Passée la porte de Saint-Sernin, rien n’indique la présence d’un chantier. Il règne en ce lieu un silence de cathédrale. Il faut se diriger vers le transept nord pour trouver les premiers signes de travaux. Là, s’élève une haute palissade de bois d’où s’échappe un échafaudage. Le premier palier est éclairé par des lumières artificielles. Des outils, une table chargée de poudres colorées, occupent une partie de l’espace. Près de la fresque, Gabriel Lacoste s’active. Il étale, à gestes mesurés, une pâte sur un petit platoir triangulaire. Marie-Lys de Castelbajac, chignon flou et manières engageantes, l’observe. Les deux restaurateurs ne sont pas spécialisés dans la réhabilitation d’œuvres romanes. « J’aimerais bien, mais l’offre ne serait pas assez importante pour se consacrer seulement à cette période. Par contre, cette fresque est magnifique », souffle Marie-Lys de Castelbajac, en un sourire.
Pour restaurer la fresque, Marie-Lys de Castelbajac élabore elle-même ses mélanges à base de pigments naturels – les mêmes que ceux utilisés à l’époque – et d’eau.
Avant elle, ses prédécesseurs aussi s’étaient pris de passion pour la pièce. En 1972, ils ne s’attendaient pas à faire pareille découverte : une fresque romane conservée à Saint-Sernin ? Impensable ! Au départ, ils prévoyaient simplement d’enlever le faux parement ocre ourlé de noir qui tapissait les murs de l’édifice. Les décapages ont mené à la découverte fortuite de ces peintures. Devant l’intérêt manifeste de l’ensemble, les anciens restaurateurs ont décidé de le préserver en passant un badigeon. Cependant, avec le temps, cet enduit a capturé des poussières, formant un écran opaque camouflant la peinture. Quand les nouveaux travaux ont commencé en 2018, le nettoyage de la fresque a constitué la première intervention de l’Atelier 32. L’opération a révélé une iconographie d’un style surprenant. Une déisis est visible au troisième palier des travaux. Le Christ en majesté, assis sur un trône, occupe le centre de la peinture. Marie placée à sa gauche s’apprête à le rejoindre, tandis qu’à sa droite s’avance Saint-Jean-Baptiste. « C’est une représentation typiquement byzantine, un exemple unique dans la région. Des historiens de l’art catalans doivent venir pour l’étudier », explique Marie-Lys de Castelbajac. Composition dynamique, les pieds des personnages indiquent des directions. Les vêtements se plissent sous les mouvements. Les teintes sont chaudes avec des ocres, terres et verts. Ces nuances n’ont plus rien à voir avec les tons pastel, rose d’origine. Sur le manteau, il reste des traces de bleu. « C’est une couleur précieuse au Moyen Âge. En France, elle est rare sauf ici où nous nous servions d’une pierre extraite des Pyrénées. »
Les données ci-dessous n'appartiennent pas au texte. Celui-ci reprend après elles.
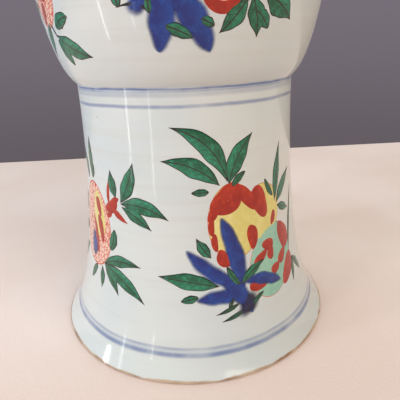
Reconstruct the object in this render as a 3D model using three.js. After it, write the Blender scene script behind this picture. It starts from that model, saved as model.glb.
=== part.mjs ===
// Beaker vase of gu form: a flared foot section, a bulb and a trumpet neck, thrown apart and
// joined with clay slip, over a separate floor disc. Millimetres, +Z up, origin at the centre
// of the face that the foot rests on.
import * as THREE from 'three';

// Driving dimensions: foot section
const FOOT_RADIUS = 66;
const WAIST_RADIUS = 45.8;
const FOOT_SECTION_HEIGHT = 109.1;
const FOOT_KICK = 7.7;
const FOOT_KICK_HEIGHT = 12.5;
const FOOT_EDGE_BEVEL = 0.8;
const FOOT_WALL = 6.5;
const FOOT_RING_INNER_RADIUS = 47;

// Driving dimensions: floor
const FLOOR_RECESS = 8;
const FLOOR_THICKNESS = 7;
const FLOOR_LEDGE = 3;
const FLOOR_LUTE_WIDTH = 5;
const FLOOR_LUTE_HEIGHT = 6;

// Driving dimensions: bulb
const BULB_HEIGHT = 89.7;
const BULB_RADIUS = 57;
const BULB_EQUATOR_SHARE = 0.5;
const BULB_END_ROUND = 2.6;
const BULB_END_ROUND_HEIGHT = 3.5;
const BULB_WALL = 5.5;
const SHOULDER_RADIUS = 44.5;

// Driving dimensions: neck
const NECK_HEIGHT = 188.8;
const NECK_RADIUS = 43.5;
const MOUTH_RADIUS = 93;
const NECK_FLARE_POWER = 2.6;
const NECK_WALL = 5;

// Driving dimensions: joints between the sections
const LUTE_THICKNESS = 1.2;
const FIT_GAP = 0.3;

// Fineness of the faceted solids
const TURN_FACETS = 48;
const WALL_STEPS = 12;
const LIP_STEPS = 6;

// Heights worked out from the driving dimensions
const WAIST_LUTE_BASE = FOOT_SECTION_HEIGHT;
const BULB_BASE = WAIST_LUTE_BASE + LUTE_THICKNESS;
const SHOULDER_LUTE_BASE = BULB_BASE + BULB_HEIGHT;
const NECK_BASE = SHOULDER_LUTE_BASE + LUTE_THICKNESS;
const FLOOR_TOP = FLOOR_RECESS + FLOOR_THICKNESS;
const FLOOR_SEAT_RADIUS = FOOT_RING_INNER_RADIUS + FLOOR_LEDGE;

// Outer radius of the foot section: a parabolic sweep down from the waist, with an outward
// kick that dies away above the foot's edge.
function footOuter(z) {
  const sweep = FOOT_RADIUS - WAIST_RADIUS - FOOT_KICK;
  const below = 1 - z / FOOT_SECTION_HEIGHT;
  return WAIST_RADIUS + sweep * below ** 2 + FOOT_KICK * Math.exp(-z / FOOT_KICK_HEIGHT) * below;
}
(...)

Au dernier étage, un agneau de la passion orne le centre du plafond en coupole. Des anges, soutenant le ciel, sont aux angles. Le décor fait de poissons, de bustes de femmes, d’hommes tenant des gourdes, est foisonnant. Les détails sont généralement bien conservés, toutefois, on aperçoit des différences de couleurs. Ces démarcations proviennent de l’application de jus, mélange de pigments et d’eau. Les restaurateurs actuels s’en servent pour combler les lacunes du décor. Les réparations doivent permettre à l’œil de reconstituer l’image tout en laissant deviner ce qui est original. C’est un travail d’harmonisation étroitement encadré. « La restauratrice fait des interprétations et propose des solutions qui seront soumises à un conseil technique et scientifique », expose Jean-Louis Rebière. Si, à cet étage, il ne reste plus qu’à ajouter un film protecteur, aux paliers inférieurs les travaux devraient se poursuivre encore un peu. « Ça méritait qu’on y passe plus de temps », commente Jean-Louis Rebière. « Saint-Sernin, c’est la seule grande église romane restante en France. C’est fantasmatique », confie-t-il enthousiaste, pendant que les cloches sonnent la fin de la visite.